O preço dessa construção do terror foi, no entanto, trágico para o continente africano. Em nome da luta contra o comunismo cometeram-se as mais invisíveis barbaridades. Em nome da segurança mundial foram colocados e conservados no poder alguns dos ditadores mais sanguinários de toda a história. A mais grave desta longa herança de intervenção externa é a facilidade com que as elites africanas continuam a culpar os outros pelos seus próprios fracassos.

A guerra fria esfriou mas o maniqueísmo que esses tinham não desarmou, inventando rapidamente outras geografias do medo ao oriente e ao ocidente. E por que se trata de entidades demoníacas, não bastam escolar os meios de governação. Precisamos de intervenção com legitimidade divina. O que era ideologia passou a ser crença. O que era política tornou-se religião. O que era religião passou a ser estratégia de poder. Pra fabricar armas é preciso fabricar inimigos. Pra produzir inimigos é imperioso sustentar fantasmas. A manutenção desse alvoroço requer um dispendioso aparato e um batalhão de especialistas que em segredo tomam decisões em nosso nome. Eis o que nos dizem: pra superarmos as ameaças domésticas precisamos de mais policia, mais prisões, mais segurança privada e menos privacidade. Para enfrentarmos as ameaças globais precisamos de mais exércitos, mais serviços secretos e a suspensão temporária da nossa cidadania.

Todos sabemos que o caminho verdadeiro tem que ser outro. Todos sabemos que esse outro caminho poderia começar, por exemplo, pelo desejo de conhecermos melhor esses que de um e de outro lado aprendemos a chamar de "eles". Aos adversários políticos e militares juntam-se agora o clima, a demografia e as epidemias. O sentimento que se criou é o seguinte: a realidade é perigosa, a natureza é traiçoeira e a humanidade é imprevisível. Vivemos como cidadãos e como espécie em permanente situação de emergência. Como em qualquer outro estado de sítio, as liberdades individuais devem ser contidas, a privacidade pode ser invadida, e a racionalidade deve ser suspensa. 

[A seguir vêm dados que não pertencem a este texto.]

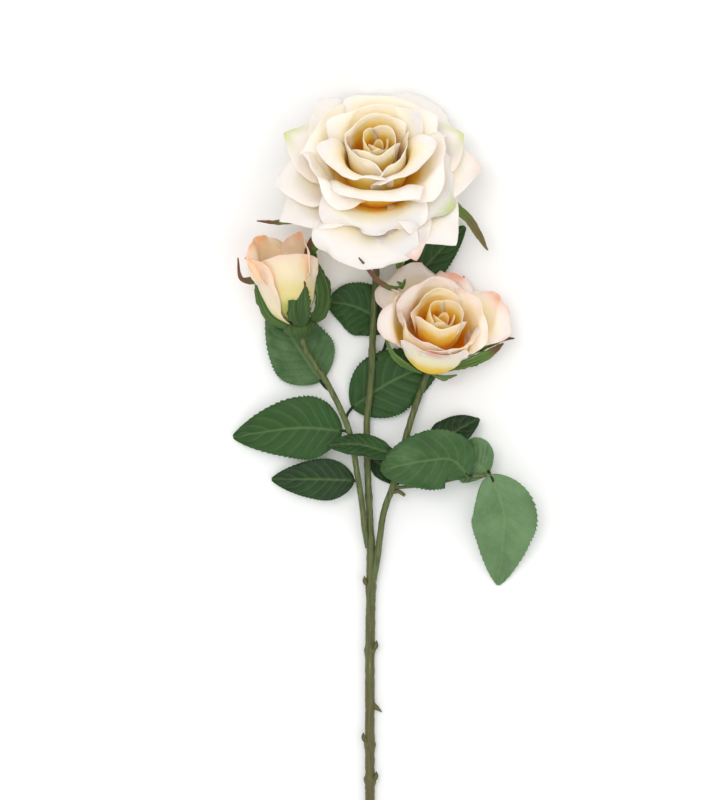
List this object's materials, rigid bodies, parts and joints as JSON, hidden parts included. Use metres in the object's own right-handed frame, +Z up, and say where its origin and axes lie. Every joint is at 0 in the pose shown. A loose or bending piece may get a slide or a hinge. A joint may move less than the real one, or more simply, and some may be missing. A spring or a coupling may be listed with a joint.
{
  "type": "cut rose",
  "caption": "Cut spray rose with an open cream bloom, a half-open side bloom, a bud and serrated leaves on one woody stem, lying down.",
  "frame": {"origin": "on the surface it lies on, under the middle of the spray's bounding box", "axes": "+Y along the stem from the cut end towards the open bloom, +X to the half-open bloom's side, +Z up from the surface"},
  "size_m": [0.153, 0.403, 0.0632],
  "materials": {
    "open_rose_petal": "soft matte, warm yellow at the base",
    "side_rose_petal": "soft matte, orange at the base, pink at the tips",
    "bud_petal": "soft matte, peach at the rim, green at the foot",
    "sepal": "matte green, brown at the tips",
    "leaf": "satin, veined, with a greyish bloom",
    "stem": "matte olive green, browner at the cut end"
  },
  "bodies": {
    "root": {"bud_calyx": "sepal", "bud_heart": "bud_petal", "bud_petal_01": "bud_petal", "bud_petal_02": "bud_petal", "bud_petal_03": "bud_petal", "bud_petal_04": "bud_petal", "bud_stalk": "stem", "leaf_behind_bud": "leaf", "leaf_behind_stem": "leaf", "leaf_centre": "leaf", "leaf_dark": "leaf", "leaf_drooping": "leaf", "leaf_left": "leaf", "leaf_lower_left": "leaf", "leaf_right": "leaf", "leaf_right_upper": "leaf", "leaf_small": "leaf", "leaf_under_rose": "leaf", "leaf_upper": "leaf", "open_rose_calyx": "sepal", "open_rose_heart": "open_rose_petal", "open_rose_petal_01": "open_rose_petal", "open_rose_petal_02": "open_rose_petal", "open_rose_petal_03": "open_rose_petal", "open_rose_petal_04": "open_rose_petal", "open_rose_petal_05": "open_rose_petal", "open_rose_petal_06": "open_rose_petal", "open_rose_petal_07": "open_rose_petal", "open_rose_petal_08": "open_rose_petal", "open_rose_petal_09": "open_rose_petal", "open_rose_petal_10": "open_rose_petal", "open_rose_petal_11": "open_rose_petal", "open_rose_petal_12": "open_rose_petal", "open_rose_petal_13": "open_rose_petal", "open_rose_petal_14": "open_rose_petal", "open_rose_petal_15": "open_rose_petal", "open_rose_petal_16": "open_rose_petal", "open_rose_petal_17": "open_rose_petal", "open_rose_petal_18": "open_rose_petal", "open_rose_petal_19": "open_rose_petal", "open_rose_petal_20": "open_rose_petal", "open_rose_petal_21": "open_rose_petal", "open_rose_petal_22": "open_rose_petal", "open_rose_petal_23": "open_rose_petal", "open_rose_petal_24": "open_rose_petal", "rachis": "leaf", "side_rose_calyx": "sepal", "side_rose_heart": "side_rose_petal", "side_rose_petal_01": "side_rose_petal", "side_rose_petal_02": "side_rose_petal", "side_rose_petal_03": "side_rose_petal", "side_rose_petal_04": "side_rose_petal", "side_rose_petal_05": "side_rose_petal", "side_rose_petal_06": "side_rose_petal", "side_rose_petal_07": "side_rose_petal", "side_rose_petal_08": "side_rose_petal", "side_rose_petal_09": "side_rose_petal", "side_rose_petal_10": "side_rose_petal", "side_stalk": "stem", "stem": "stem"}
  },
  "joints": []
}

Todas essas restrições servem pra que não sejam feitas perguntas, como por exemplo estas: Por que motivo a crise financeira não atingiu a industria do armamento? Por que motivo se gastou, apenas no ano passado, um trilhão e meio de dólares em armamento militar? Por que razão os que hoje tentam proteger os civis na Líbia são exatamente os que mais armas venderam ao regime do coronel Kadafi? Por que motivo se realizam mais seminários sobre segurança do que sobre justiça?

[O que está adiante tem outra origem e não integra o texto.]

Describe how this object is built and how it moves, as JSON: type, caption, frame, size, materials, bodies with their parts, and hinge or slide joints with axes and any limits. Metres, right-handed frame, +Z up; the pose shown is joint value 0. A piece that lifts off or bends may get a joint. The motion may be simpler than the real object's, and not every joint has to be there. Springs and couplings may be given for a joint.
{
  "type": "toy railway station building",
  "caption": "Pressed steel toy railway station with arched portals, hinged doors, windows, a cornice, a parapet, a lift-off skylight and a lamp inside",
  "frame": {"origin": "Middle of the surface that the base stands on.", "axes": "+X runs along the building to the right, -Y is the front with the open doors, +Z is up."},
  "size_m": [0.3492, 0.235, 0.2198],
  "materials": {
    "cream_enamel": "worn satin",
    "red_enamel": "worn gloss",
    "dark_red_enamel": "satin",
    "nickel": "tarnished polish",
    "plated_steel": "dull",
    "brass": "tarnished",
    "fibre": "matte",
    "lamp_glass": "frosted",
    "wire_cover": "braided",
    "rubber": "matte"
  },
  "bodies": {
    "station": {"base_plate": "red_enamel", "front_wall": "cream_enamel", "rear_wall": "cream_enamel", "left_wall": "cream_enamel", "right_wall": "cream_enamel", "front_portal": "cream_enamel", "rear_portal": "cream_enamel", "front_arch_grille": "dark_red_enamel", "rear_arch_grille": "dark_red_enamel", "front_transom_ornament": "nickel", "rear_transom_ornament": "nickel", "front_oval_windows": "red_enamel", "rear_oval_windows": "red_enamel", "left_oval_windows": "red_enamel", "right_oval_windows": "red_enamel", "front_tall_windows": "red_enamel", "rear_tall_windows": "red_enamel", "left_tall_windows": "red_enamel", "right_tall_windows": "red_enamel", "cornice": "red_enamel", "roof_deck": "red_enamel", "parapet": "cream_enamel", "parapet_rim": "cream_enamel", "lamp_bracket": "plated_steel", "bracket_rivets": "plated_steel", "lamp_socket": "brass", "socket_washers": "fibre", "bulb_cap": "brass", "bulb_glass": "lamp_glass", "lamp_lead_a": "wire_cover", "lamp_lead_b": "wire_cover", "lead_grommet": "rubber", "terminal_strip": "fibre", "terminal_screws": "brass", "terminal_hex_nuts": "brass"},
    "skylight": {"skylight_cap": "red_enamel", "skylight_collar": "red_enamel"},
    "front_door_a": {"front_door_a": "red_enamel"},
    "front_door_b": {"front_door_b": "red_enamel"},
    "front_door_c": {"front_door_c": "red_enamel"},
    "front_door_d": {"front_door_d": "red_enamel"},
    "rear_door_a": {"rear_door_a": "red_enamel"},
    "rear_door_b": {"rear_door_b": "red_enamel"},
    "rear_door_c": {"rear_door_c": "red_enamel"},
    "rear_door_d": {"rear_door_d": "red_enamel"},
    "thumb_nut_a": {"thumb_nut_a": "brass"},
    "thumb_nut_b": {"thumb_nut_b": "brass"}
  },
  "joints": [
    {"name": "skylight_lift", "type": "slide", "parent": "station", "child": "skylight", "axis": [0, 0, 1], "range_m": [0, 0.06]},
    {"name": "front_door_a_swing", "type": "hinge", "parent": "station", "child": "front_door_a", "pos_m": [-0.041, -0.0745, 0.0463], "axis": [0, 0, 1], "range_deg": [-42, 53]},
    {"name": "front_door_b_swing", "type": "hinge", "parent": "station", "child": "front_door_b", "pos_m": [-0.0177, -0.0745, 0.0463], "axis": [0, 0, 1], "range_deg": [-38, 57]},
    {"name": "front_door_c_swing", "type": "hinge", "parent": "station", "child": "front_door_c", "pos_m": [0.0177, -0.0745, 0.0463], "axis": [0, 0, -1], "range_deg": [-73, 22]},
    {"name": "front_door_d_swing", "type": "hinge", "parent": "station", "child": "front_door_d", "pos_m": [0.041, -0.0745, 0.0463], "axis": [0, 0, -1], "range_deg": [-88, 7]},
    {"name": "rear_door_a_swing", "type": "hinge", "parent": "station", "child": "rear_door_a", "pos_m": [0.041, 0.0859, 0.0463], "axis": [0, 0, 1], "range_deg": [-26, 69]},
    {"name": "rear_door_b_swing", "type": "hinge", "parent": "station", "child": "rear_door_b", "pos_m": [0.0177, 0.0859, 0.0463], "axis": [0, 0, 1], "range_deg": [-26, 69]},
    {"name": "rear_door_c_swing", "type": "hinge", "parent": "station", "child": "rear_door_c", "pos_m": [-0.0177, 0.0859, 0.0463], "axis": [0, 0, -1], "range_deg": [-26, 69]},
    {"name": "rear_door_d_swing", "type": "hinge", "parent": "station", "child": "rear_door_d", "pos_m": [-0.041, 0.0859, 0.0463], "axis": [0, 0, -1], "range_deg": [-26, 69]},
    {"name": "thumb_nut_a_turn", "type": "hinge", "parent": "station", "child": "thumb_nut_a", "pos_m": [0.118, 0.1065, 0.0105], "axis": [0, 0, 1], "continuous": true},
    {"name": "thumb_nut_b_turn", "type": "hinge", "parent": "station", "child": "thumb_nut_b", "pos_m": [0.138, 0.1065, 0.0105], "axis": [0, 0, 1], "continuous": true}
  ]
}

Se queremos resolver e não apenas discutir a segurança mundial, teremos que enfrentar ameaças bem reais e urgentes. Há uma arma de destruição massiva que está sendo usada todos os dias em todo o mundo sem que seja preciso o pretexto da guerra. Essa arma chama-se fome. Em pleno século 21, um em cada seis seres humanos passa fome. O custo para superar a fome mundial seria uma fração muito pequena do que se gasta em armamento. A fome será, sem dúvida, a maior causa de insegurança do nosso tempo.

Mencionarei ainda uma outra silenciada violência. Em todo mundo uma em cada três mulheres foi ou será vítima de violência física ou sexual durante o seu tempo de vida. É verdade que sob uma grande parte de nosso planeta pesa uma condenação antecipada pelo fato simples de serem mulheres. A nossa indignação por aí é bem menor que o medo. Sem darmos conta fomos convertidos em soldados de um exército sem nome e como militar sem farda deixamos de questionar. Deixamos de fazer perguntas e discutir razões. As questões de ética são esquecidas por que está provada a barbaridade dos outros e por que estamos em guerra não temos que fazer prova de coerência, nem de ética, nem de legalidade.

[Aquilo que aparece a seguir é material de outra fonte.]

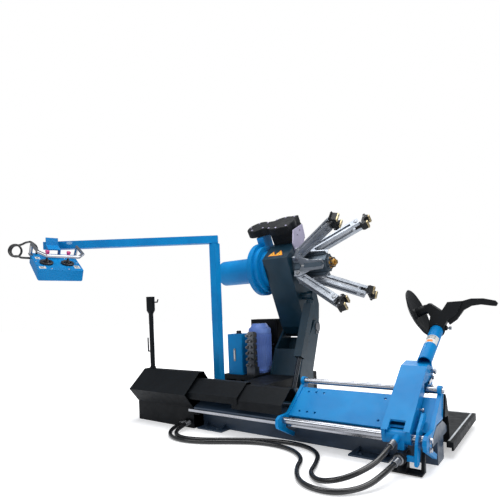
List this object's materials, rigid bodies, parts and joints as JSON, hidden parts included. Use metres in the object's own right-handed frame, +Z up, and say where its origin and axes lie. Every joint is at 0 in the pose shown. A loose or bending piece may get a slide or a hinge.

É sintomática e única construção humana que pode ser vista do espaço seja uma muralha. A grande muralha foi erguida para proteger a China das guerras e das invasões. A muralha não evitou conflitos nem parou os invasores. Possivelmente morreram mais chineses construindo a muralha do que vítimas das invasões que realmente aconteceram. 

Diz-se que alguns dos trabalhadores que morreram foram emparedados na sua própria construção. Esses corpos, convertidos em muro e pedra, são uma metáfora de quanto o medo nos pode aprisionar. Há muros que separam nações, há muros que dividem pobres e ricos, mas não há hoje no mundo muro que separa os que têm medo, dos que não tem medo. Sob as mesmas nuvens cinzentas vivemos todos nós. Do sul e do norte, do ocidente e do oriente.

Citarei Eduardo Galeano acerca disto que é o medo global, e diz ele: "os que trabalham têm medo de perder o trabalho; os que não trabalham têm medo de nunca encontrar trabalho; quando não têm medo da fome têm medo da comida; os civis têm medo dos militares; os militares têm medo da falta de armas e as armas têm medo da falta de guerras e, se calhar, acrescento agora eu, há quem tenha medo que o medo acabe."